RAW DATA –

= = = = =

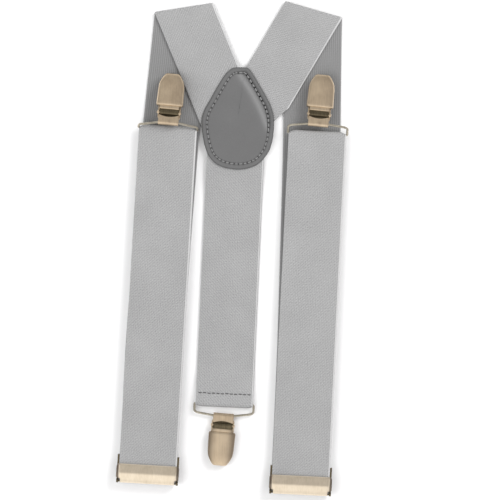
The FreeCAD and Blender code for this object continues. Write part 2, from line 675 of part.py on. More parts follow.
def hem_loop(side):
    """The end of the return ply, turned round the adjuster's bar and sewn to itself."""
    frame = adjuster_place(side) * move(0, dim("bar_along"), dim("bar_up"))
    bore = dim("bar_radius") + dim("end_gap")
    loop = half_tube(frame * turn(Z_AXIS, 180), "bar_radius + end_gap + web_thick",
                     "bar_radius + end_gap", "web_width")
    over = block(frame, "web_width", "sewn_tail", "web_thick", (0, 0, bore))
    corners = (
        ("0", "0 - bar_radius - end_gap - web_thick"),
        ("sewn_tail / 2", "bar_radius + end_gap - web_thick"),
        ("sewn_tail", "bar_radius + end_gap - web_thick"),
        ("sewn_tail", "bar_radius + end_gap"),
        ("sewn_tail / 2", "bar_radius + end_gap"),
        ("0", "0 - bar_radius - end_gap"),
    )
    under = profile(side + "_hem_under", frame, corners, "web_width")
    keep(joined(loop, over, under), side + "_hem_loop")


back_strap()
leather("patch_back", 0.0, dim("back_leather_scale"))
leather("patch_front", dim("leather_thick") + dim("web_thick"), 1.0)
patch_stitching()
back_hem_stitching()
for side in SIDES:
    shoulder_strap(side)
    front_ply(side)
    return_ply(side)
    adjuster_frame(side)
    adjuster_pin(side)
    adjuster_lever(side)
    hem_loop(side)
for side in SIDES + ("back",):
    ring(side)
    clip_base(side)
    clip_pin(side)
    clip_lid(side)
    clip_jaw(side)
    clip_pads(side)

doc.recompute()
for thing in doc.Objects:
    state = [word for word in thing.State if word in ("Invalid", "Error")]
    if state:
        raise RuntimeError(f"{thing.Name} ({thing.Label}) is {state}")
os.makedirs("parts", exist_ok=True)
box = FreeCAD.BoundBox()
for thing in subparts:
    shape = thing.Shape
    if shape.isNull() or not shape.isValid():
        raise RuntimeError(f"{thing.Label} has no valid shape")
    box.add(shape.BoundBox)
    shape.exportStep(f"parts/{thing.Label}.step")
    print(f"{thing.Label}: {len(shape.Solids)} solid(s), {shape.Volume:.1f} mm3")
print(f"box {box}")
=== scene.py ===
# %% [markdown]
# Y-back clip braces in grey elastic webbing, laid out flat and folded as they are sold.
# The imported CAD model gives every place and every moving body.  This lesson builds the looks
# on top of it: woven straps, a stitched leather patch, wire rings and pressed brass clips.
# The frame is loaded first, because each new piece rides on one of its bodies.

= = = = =

WHAT YOU ARE ASKED TO DO – Quote the listing above from its first line to the line with "keep(joined(loop, over, under), side", inclusive, and add nothing.

RESULT FOR THIS EXERCISE –
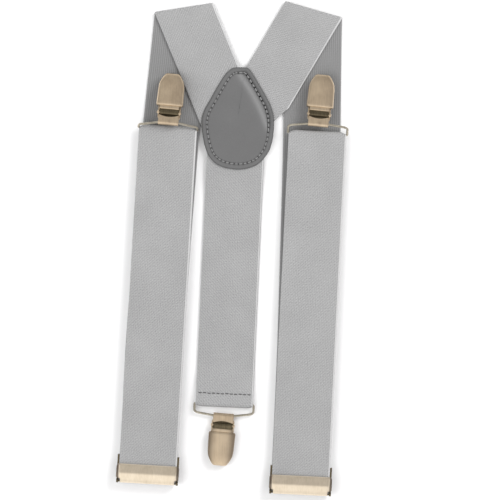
The FreeCAD and Blender code for this object continues. Write part 2, from line 675 of part.py on. More parts follow.
def hem_loop(side):
    """The end of the return ply, turned round the adjuster's bar and sewn to itself."""
    frame = adjuster_place(side) * move(0, dim("bar_along"), dim("bar_up"))
    bore = dim("bar_radius") + dim("end_gap")
    loop = half_tube(frame * turn(Z_AXIS, 180), "bar_radius + end_gap + web_thick",
                     "bar_radius + end_gap", "web_width")
    over = block(frame, "web_width", "sewn_tail", "web_thick", (0, 0, bore))
    corners = (
        ("0", "0 - bar_radius - end_gap - web_thick"),
        ("sewn_tail / 2", "bar_radius + end_gap - web_thick"),
        ("sewn_tail", "bar_radius + end_gap - web_thick"),
        ("sewn_tail", "bar_radius + end_gap"),
        ("sewn_tail / 2", "bar_radius + end_gap"),
        ("0", "0 - bar_radius - end_gap"),
    )
    under = profile(side + "_hem_under", frame, corners, "web_width")
    keep(joined(loop, over, under), side + "_hem_loop")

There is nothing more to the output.